Another issue contributing to the unrest is the pressure on land in Manipur. As tribal villages’ populations grow, they tend to expand into surrounding forest areas, which they see as theirs by ancestral right. However, the Government contests their claim to these lands. Meanwhile, the Meitei, who live in the valleys, are frustrated as they are not allowed to settle or purchase land in the hill areas, while tribal people can buy land in the valleys.

The government has no clear policy on how it intends to recognise new villages, and there is no consistent policy on how forests will be allocated in Manipur, causing resentment even within the BJP.

The recent violence is a reflection of these long-standing tensions, with the growth of Hindu nationalism adding an additional layer of complexity to the situation. The BJP and the Rashtriya Swayamsevak Sangh’s (RSS) efforts to promote Hinduism as the dominant religion in India have led to tensions in many parts of the country, and Manipur is no exception.

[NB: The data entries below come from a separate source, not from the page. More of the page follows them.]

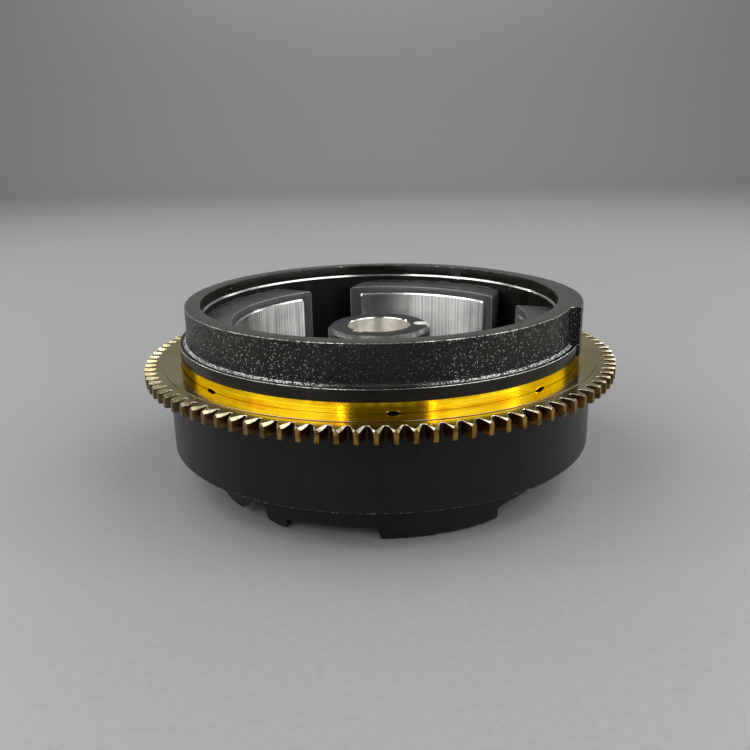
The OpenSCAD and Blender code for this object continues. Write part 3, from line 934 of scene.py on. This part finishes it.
def hub_cutters(steel, pale):
    """What is cut from the boss: the slot in its end face, the keyway and the puller holes."""
    slot_in = SLOT_INNER + SLOT_HALF
    turns = [math.radians(90 + 180 * i / 16) for i in range(17)]
    slot = [(slot_in + SLOT_HALF * math.cos(t), SLOT_HALF * math.sin(t)) for t in turns]
    slot += [(HUB_R + 2, -SLOT_HALF), (HUB_R + 2, SLOT_HALF)]
    key_r = TAPER_R + KEYWAY_DEPTH
    key = [(0, -KEYWAY_HALF), (key_r, -KEYWAY_HALF), (key_r, KEYWAY_HALF), (0, KEYWAY_HALF)]
    hole = circle_outline(PULLER_R, PULLER_CIRCLE)
    low, high = CUP_BOTTOM - 1, HUB_TOP + 1
    cutters = [
        # The slot and the keyway take the pale finish, a painted highlight on their walls.
        cutter("slot_cut", slot, HUB_TOP - SLOT_DEPTH, high, facing(SLOT_ANGLE), pale),
        cutter("key_cut", key, low, high, facing(KEYWAY_ANGLE), pale),
    ]
    for i in range(PULLERS):
        place = facing(FIRST_PULLER + i * 360 / PULLERS)
        cutters.append(cutter("puller_cut", hole, low, CUP_BOTTOM + PULLER_DEPTH, place, steel))
    return cutters


def build_hub():
    paint, steel, bright = range(3)
    outline = [
        (NUT_SEAT_R, CUP_BOTTOM, paint),
        (PILOT_R - 0.45, CUP_BOTTOM, paint),
        (PILOT_R - 0.05, CUP_BOTTOM + 0.4, paint),
        (PILOT_R - 0.05, FLOOR_TOP + 0.02, paint),
        (FLANGE_R - 0.4, FLOOR_TOP + 0.02, paint),
        (FLANGE_R, FLOOR_TOP + 0.4, paint),
        (FLANGE_R, FLANGE_TOP - 1.5, paint),
        (FLANGE_R - 1.5, FLANGE_TOP, paint),
    ]
    outline += arc_profile(HUB_R + 2.5, FLANGE_TOP + 2.5, 2.5, 270, 180, 5, paint)
    outline += [
        (HUB_R, HUB_TOP - 1.9, paint),
        (HUB_R - 0.15, HUB_TOP - 1.65, paint),
        (HUB_R - 1.65, HUB_TOP - 0.12, paint),
        (HUB_R - 1.95, HUB_TOP, paint),
        (TAPER_R + 0.4, HUB_TOP, bright),
        (TAPER_R, HUB_TOP - 0.4, steel),
        (TAPER_SMALL, NUT_SEAT_Z, steel),
        (NUT_SEAT_R, NUT_SEAT_Z, steel),
    ]
    parts = [
        hub_paint(),
        bare_steel("taper_steel", (1.0, 0.97, 0.89), 0.33, 5.0),
        bare_steel("bright_edge", (0.9, 0.88, 0.84), 0.16),
        # Nearly white and mostly not metal, as a painted highlight in the slot and the keyway.
        bare_steel("slot_steel", (0.97, 0.96, 0.93), 0.5, 2.5, 0.2),
    ]
    hub = lathe("hub", outline, even_angles(240), parts, sharp=28)
    cut_out(hub, hub_cutters(parts[1], parts[3]), 28)
    hand_in(hub, "hub_steel", "hub_boss")


def build_rivets():
    """Round-headed rivets through the floor and the flange."""
    steel = bare_steel("rivet_steel", (0.34, 0.33, 0.31), 0.4)
    low, high = CUP_BOTTOM, FLANGE_TOP
    rise, head, shank, axis = 2.6, 5.5, 3.5, 0.001
    turns = (0.35, 0.7, 1.05, 1.4)
    outline = [(axis, low - rise, 0)]
    outline += [(head * math.sin(t), low - rise * math.cos(t), 0) for t in turns]
    outline += [(head, low, 0), (shank, low, 0), (shank, high, 0), (head, high, 0)]
    outline += [(head * math.sin(t), high + rise * math.cos(t), 0) for t in reversed(turns)]
    outline += [(axis, high + rise, 0)]
    for i in range(RIVETS):
        rivet = lathe("rivet_%d" % (i + 1), outline, even_angles(40), [steel])
        rivet.data.transform(Matrix.Translation(around(i * 360 / RIVETS, RIVET_CIRCLE, 0) * MM))
        hand_in(rivet, "rivet_steel", "hub_rivets")


# ---------------------------------------------------------------- the magnet blocks
def rounded_rect(half_w, low, high, corner, steps=6):
    """Outline of a rounded rectangle, (x, z), anticlockwise from its right-hand side."""
    corner = max(0.05, corner)
    centres = (
        (half_w - corner, low + corner, -90),
        (half_w - corner, high - corner, 0),
        (corner - half_w, high - corner, 90),
        (corner - half_w, low + corner, 180),
    )
    outline = []
    for cx, cz, start in centres:
        for i in range(steps + 1):
            t = math.radians(start + 90 * i / steps)
            outline.append((cx + corner * math.cos(t), cz + corner * math.sin(t)))
    return outline


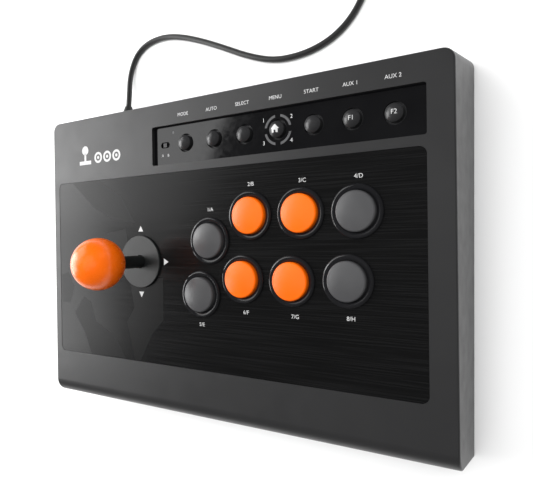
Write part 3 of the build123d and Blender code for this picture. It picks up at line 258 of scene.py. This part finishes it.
materials = {
    "housing_plastic": moulded_plastic(
        "housing_plastic", (0.017, 0.017, 0.0175), (0.02, 0.02, 0.0205), 0.42
    ),
    "art_gloss": brushed_film("art_gloss", (0.0035, 0.0035, 0.0036), (0.0065, 0.0065, 0.0067), 0.2),
    "art_dark": brushed_film("art_dark", (0.001, 0.001, 0.0011), (0.002, 0.002, 0.0021), 0.3),
    "strip_gloss": polished_plastic("strip_gloss", (0.0025, 0.0025, 0.003), (0.0035, 0.0035, 0.004), 0.07),
    "foot_rubber": moulded_plastic("foot_rubber", (0.012,) * 3, (0.018,) * 3, 0.75, 1800.0, 0.00003),
    "screw_steel": metal("screw_steel", (0.55, 0.55, 0.54), 0.32),
    "board_green": circuit_board("board_green"),
    "chip_black": moulded_plastic("chip_black", (0.018,) * 3, (0.026,) * 3, 0.5),
    "bezel_black": polished_plastic("bezel_black", (0.007, 0.007, 0.008), (0.009, 0.009, 0.01), 0.13),
    "cap_orange": polished_plastic("cap_orange", (0.86, 0.125, 0.0), (0.9, 0.14, 0.0), 0.36),
    "cap_grey": polished_plastic("cap_grey", (0.054, 0.054, 0.056), (0.062, 0.062, 0.064), 0.34),
    "small_grey": polished_plastic("small_grey", (0.018, 0.018, 0.019), (0.022, 0.022, 0.023), 0.3),
    "ball_orange": polished_plastic("ball_orange", (0.86, 0.13, 0.002), (0.9, 0.145, 0.002), 0.26),
    "shaft_steel": metal("shaft_steel", (0.62, 0.62, 0.63), 0.2),
    "washer_grey": moulded_plastic("washer_grey", (0.0105, 0.0115, 0.0115), (0.0125, 0.014, 0.014), 0.45),
    "nylon_white": moulded_plastic("nylon_white", (0.66, 0.65, 0.6), (0.74, 0.73, 0.69), 0.45),
    "light_white": polished_plastic("light_white", (0.075, 0.075, 0.078), (0.085, 0.085, 0.088), 0.35),
    "print_white": moulded_plastic("print_white", (0.52,) * 3, (0.57,) * 3, 0.5, grain_depth=0.000002),
    "lead_black": moulded_plastic("lead_black", (0.012,) * 3, (0.018,) * 3, 0.48, 1500.0),
    "tie_black": moulded_plastic("tie_black", (0.012,) * 3, (0.018,) * 3, 0.55),
    "plug_steel": metal("plug_steel", (0.66, 0.65, 0.63), 0.22),
}


def finish_with(piece, slot):
    """Gives a piece its material and nothing else."""
    piece.data.materials.clear()
    piece.data.materials.append(materials[slot])


for part in frame["record"]["subparts"]:
    finish_with(nodes[part["node"]], part["material_slot"])
finish_with(usb_lead, "lead_black")

# ------------------------------------------------------------------------------ printing on the face
# White pad-printed ink, a few hundredths of a millimetre proud: labels, numbers, arrows and a plain
# stick-and-buttons emblem.

FACE_TILT = math.radians(4.0)
LEVER_ON_FACE = Vector((-0.065, -0.0088, 0.056))
ON_FACE = Matrix.Translation(LEVER_ON_FACE) @ Matrix.Rotation(FACE_TILT, 4, "X")
INK = 0.00004
FACE_TOP = INK
PANEL_TOP = -0.0002 + INK
STRIP_TOP = -0.003 + INK
LETTER = 0.0026
CAP_HEIGHT_SHARE = 0.69


def printed(name, outlines, height, slot="print_white", body="housing"):
    """A flat printed piece on the face, from meshes or point lists already placed in (u, v)."""
    ink = bmesh.new()
    for outline in outlines:
        if isinstance(outline, bpy.types.Mesh):
            ink.from_mesh(outline)
        else:
            ink.faces.new([ink.verts.new((u, v, 0.0)) for u, v in outline])
    for vertex in ink.verts:
        vertex.co.z = height
    ink.normal_update()
    for face in ink.faces:
        if face.normal.z < 0:
            face.normal_flip()
    ink.transform(ON_FACE)
    mesh = bpy.data.meshes.new(name)
    ink.to_mesh(mesh)
    ink.free()
    piece = bpy.data.objects.new(name, mesh)
    bpy.context.scene.collection.objects.link(piece)
    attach(piece, body)
    finish_with(piece, slot)
    return piece


def lettering(words, u, v, letter=LETTER):
    """A mesh of one short word, centred on (u, v)."""
    curve = bpy.data.curves.new("words", "FONT")
    curve.body = words
    curve.size = letter / CAP_HEIGHT_SHARE
    curve.align_x = "CENTER"
    curve.resolution_u = 3
    holder = bpy.data.objects.new("words", curve)
    bpy.context.scene.collection.objects.link(holder)
    bpy.context.view_layer.update()
    mesh = bpy.data.meshes.new_from_object(holder)
    mesh.transform(Matrix.Translation((u, v - letter / 2, 0.0)))
    bpy.data.objects.remove(holder)
    return mesh


def disc(u, v, radius, sides=32):
    """Points of a round dot."""
    turns = [2 * math.pi * i / sides for i in range(sides)]
    return [(u + radius * math.cos(a), v + radius * math.sin(a)) for a in turns]


def bar(left, right, low, high):
    """Points of an upright rectangle."""
    return [(left, low), (right, low), (right, high), (left, high)]


def hoop(u, v, outer, inner, start=0.0, end=1.0, steps=32):
    """Quads of a ring or part of one, its angles counted in turns from the right."""
    quads = []
    for i in range(steps):
        first = 2 * math.pi * (start + (end - start) * i / steps)
        last = 2 * math.pi * (start + (end - start) * (i + 1) / steps)
        corners = [(inner, first), (outer, first), (outer, last), (inner, last)]
        quads.append([(u + r * math.cos(a), v + r * math.sin(a)) for r, a in corners])
    return quads


SMALL_FIRST_U, SMALL_PITCH = 0.0437, 0.0258
STRIP_LABELS = ["MODE", "AUTO", "SELECT", "MENU", "START", "AUX 1", "AUX 2"]
LABEL_V = 0.1082
STRIP_LETTER = 0.0024
strip_words = []
for place, words in enumerate(STRIP_LABELS):
    strip_words.append(lettering(words, SMALL_FIRST_U + SMALL_PITCH * place, LABEL_V, STRIP_LETTER))
printed("strip_labels", strip_words, FACE_TOP)

BUTTON_LABELS = [
    ("1/A", 0.0671, 0.0375),
    ("2/B", 0.1012, 0.0532),
    ("3/C", 0.1397, 0.0530),
    ("4/D", 0.1771, 0.0529),
    ("5/E", 0.0585, -0.0444),
    ("6/F", 0.0962, -0.0335),
    ("7/G", 0.1335, -0.0341),
    ("8/H", 0.1713, -0.0329),
]
printed("button_labels", [lettering(w, u, v) for w, u, v in BUTTON_LABELS], PANEL_TOP)

PLAYER_NUMBERS = [
    ("1", 0.1103, 0.0951),
    ("2", 0.1313, 0.0952),
    ("3", 0.1104, 0.0798),
    ("4", 0.1311, 0.0798),
]
printed("player_numbers", [lettering(w, u, v) for w, u, v in PLAYER_NUMBERS], STRIP_TOP)

ARROW_RADIUS = 0.0255
ARROW_HALF = 0.0022
ARROW_SPREAD = 1.15 * ARROW_HALF
arrows = []
for quarter in range(4):
    turn = Matrix.Rotation(math.pi / 2 * quarter, 2)
    shape = [
        (ARROW_RADIUS + ARROW_HALF, 0.0),
        (ARROW_RADIUS - ARROW_HALF, ARROW_SPREAD),
        (ARROW_RADIUS - ARROW_HALF, -ARROW_SPREAD),
    ]
    arrows.append([tuple(turn @ Vector(corner)) for corner in shape])
printed("direction_arrows", arrows, PANEL_TOP)

EMBLEM_U, EMBLEM_V = -0.0461, 0.0879
STICK_U = EMBLEM_U - 0.0155
STICK_HALF, STICK_BALL = 0.0011, 0.0038
FOOT_HALF, FOOT_LOW, FOOT_HIGH = 0.007, EMBLEM_V - 0.0075, EMBLEM_V - 0.0045
HOOP_PITCH, HOOP_OUTER, HOOP_INNER, HOOP_DOT = 0.0105, 0.0045, 0.0027, 0.0013
emblem = [
    bar(STICK_U - FOOT_HALF, STICK_U + FOOT_HALF, FOOT_LOW, FOOT_HIGH),
    bar(STICK_U - STICK_HALF, STICK_U + STICK_HALF, FOOT_HIGH, EMBLEM_V + 0.002),
    disc(STICK_U, EMBLEM_V + 0.0042, STICK_BALL),
]
for place in range(3):
    hoop_u = EMBLEM_U + HOOP_PITCH * place
    emblem += hoop(hoop_u, EMBLEM_V - 0.0028, HOOP_OUTER, HOOP_INNER)
    emblem.append(disc(hoop_u, EMBLEM_V - 0.0028, HOOP_DOT, 16))
printed("emblem", emblem, FACE_TOP)

# ------------------------------------------------------------------------------ angular pattern
# Plain many-sided patches in darker ink on the left of the panel, under the lever.

PATCHES = [
    [(-0.078, 0.066), (-0.046, 0.066), (-0.020, 0.052), (-0.006, 0.030), (-0.030, 0.034), (-0.052, 0.044)],
    [(-0.044, 0.010), (-0.040, 0.022), (-0.016, 0.026), (-0.014, 0.012), (-0.018, -0.004), (-0.034, 0.0)],
    [(-0.094, -0.012), (-0.086, -0.010), (-0.078, -0.022), (-0.084, -0.036), (-0.094, -0.036)],
    [(-0.078, -0.044), (-0.066, -0.030), (-0.058, -0.034), (-0.052, -0.050), (-0.030, -0.060)]
    + [(-0.018, -0.077), (-0.058, -0.077), (-0.066, -0.060)],
    [(-0.012, -0.016), (0.022, -0.012), (0.022, -0.044), (0.010, -0.056), (-0.002, -0.077)]
    + [(-0.008, -0.077), (-0.016, -0.048), (-0.008, -0.036)],
]
printed("angular_patches", PATCHES, PANEL_TOP - INK / 2, slot="art_dark")

# ------------------------------------------------------------------------------ symbols on the strip
# White ink on the domes of small buttons: a house on the middle one, F1 and F2 on the two on the right.
# It follows each dome, and moves with its button. Small signs stand under the slide switch.

SMALL_V = 0.0876
DOME_RADIUS, DOME_RIM, DOME_CROWN = 0.0054, -0.001, 0.0016
DOME_BALL = (DOME_RADIUS**2 + (DOME_CROWN - DOME_RIM) ** 2) / (2 * (DOME_CROWN - DOME_RIM))


def dome_print(name, outlines, u, body):
    """Ink that lies on the dome centred on (u, SMALL_V): flat pieces cut small, then lifted onto it."""
    piece = printed(name, outlines, 0.0, body=body)
    ink = bmesh.new()
    ink.from_mesh(piece.data)
    bmesh.ops.triangulate(ink, faces=ink.faces[:])
    bmesh.ops.subdivide_edges(ink, edges=ink.edges[:], cuts=3, use_grid_fill=True)
    to_face = ON_FACE.inverted()
    for vertex in ink.verts:
        place = to_face @ vertex.co
        away = (place.x - u) ** 2 + (place.y - SMALL_V) ** 2
        place.z = DOME_CROWN - DOME_BALL + math.sqrt(DOME_BALL**2 - away) + 2 * INK
        vertex.co = ON_FACE @ place
    ink.to_mesh(piece.data)
    ink.free()


HOME_U = SMALL_FIRST_U + 3 * SMALL_PITCH
ROOF_HALF = 0.0031
WALL_HALF = 0.00217
DOOR_HALF = 0.000682
WALL_FOOT = SMALL_V - 0.00248
DOOR_TOP = SMALL_V - 0.00093
dome_print(
    "home_symbol",
    [
        [(HOME_U - ROOF_HALF, SMALL_V), (HOME_U + ROOF_HALF, SMALL_V), (HOME_U, SMALL_V + ROOF_HALF)],
        bar(HOME_U - WALL_HALF, HOME_U - DOOR_HALF, WALL_FOOT, SMALL_V),
        bar(HOME_U + DOOR_HALF, HOME_U + WALL_HALF, WALL_FOOT, SMALL_V),
        bar(HOME_U - DOOR_HALF, HOME_U + DOOR_HALF, DOOR_TOP, SMALL_V),
    ],
    HOME_U,
    "home",
)

DOME_LETTER = 0.0027
DOME_SIGN_SHIFT = 0.0006
for place, words, body in ((5, "F1", "aux_1"), (6, "F2", "aux_2")):
    dome_u = SMALL_FIRST_U + place * SMALL_PITCH
    signs = [lettering(words, dome_u + DOME_SIGN_SHIFT, SMALL_V, DOME_LETTER)]
    dome_print(f"sign_{words}", signs, dome_u, body)

SWITCH_LETTER = 0.002
SWITCH_SIGNS = [("A", 0.0214, 0.0802), ("B", 0.0268, 0.0802)]
printed("switch_signs", [lettering(w, u, v, SWITCH_LETTER) for w, u, v in SWITCH_SIGNS], STRIP_TOP)

# ------------------------------------------------------------------------------ table and light
# A pale table and soft studio light, brighter from the player's left.

bpy.ops.mesh.primitive_plane_add(size=6.0)
table = bpy.context.object
table.name = "table_top"
table_material, table_tree, table_shader = new_material("table_pale", (0.86, 0.86, 0.86), 0.9)
table_tone = spread(table_tree, noise(table_tree, 3.0), 0.3, 0.7, 0.0, 1.0)
tinted(table_tree, table_shader, table_tone, (0.85, 0.85, 0.85), (0.87, 0.87, 0.87))
table.data.materials.append(table_material)


def softbox(name, place, target, size, power, in_reflections=True):
    """A square light at place that faces target."""
    light_data = bpy.data.lights.new(name, "AREA")
    light_data.shape = "SQUARE"
    light_data.size = size
    light_data.energy = power
    light = bpy.data.objects.new(name, light_data)
    light.location = place
    light.rotation_euler = (Vector(target) - Vector(place)).to_track_quat("-Z", "Y").to_euler()
    light.visible_glossy = in_reflections
    bpy.context.scene.collection.objects.link(light)
    return light


softbox("left_softbox", (-1.0, 0.55, 0.75), (0.0, 0.0, 0.05), 1.1, 9.0)
softbox("low_left_softbox", (-1.1, 0.0, 0.42), (0.0, 0.0, 0.05), 0.8, 11.0)
softbox("top_fill", (0.1, 0.1, 1.6), (0.0, 0.05, 0.0), 1.6, 33.0, in_reflections=False)
softbox("right_fill", (1.0, 0.9, 0.5), (0.15, 0.0, 0.03), 0.8, 7.0, in_reflections=False)

world = bpy.data.worlds.new("studio")
world.use_nodes = True
bpy.context.scene.world = world
background = world.node_tree.nodes["Background"]
background.inputs["Color"].default_value = (1.0, 1.0, 1.0, 1.0)
background.inputs["Strength"].default_value = 0.12
bpy.context.scene.view_settings.view_transform = "Standard"

# ------------------------------------------------------------------------------ final update

bpy.context.view_layer.update()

The order from the High Court, which seeks a government recommendation to grant the Meitei community Scheduled Tribe status, has been perceived as provocative. It is worth noting that even among the Meiteis, opposition to this measure has emerged. This is due to their historical identity as a settled agricultural community spanning over two millennia.

In light of the events, the Indian Government’s invocation of Article 355 in the State could be perceived as an excessive response. Such a measure raises suspicions of larger motivations at play that could relate to Manipur’s status as a border State. The recent deployment of significant security forces in response to the violence may also show further notice of such intentions.

Despite the recent signs of normalcy returning, and the Supreme Court ready to hear pleas against the High Court judgement, the long-term success of the BJP-led national government and the Manipuri state government in establishing a lasting agreement that is agreeable to all stakeholders remains uncertain. It is essential that we monitor developments closely to assess the how the situation evolves in Manipur.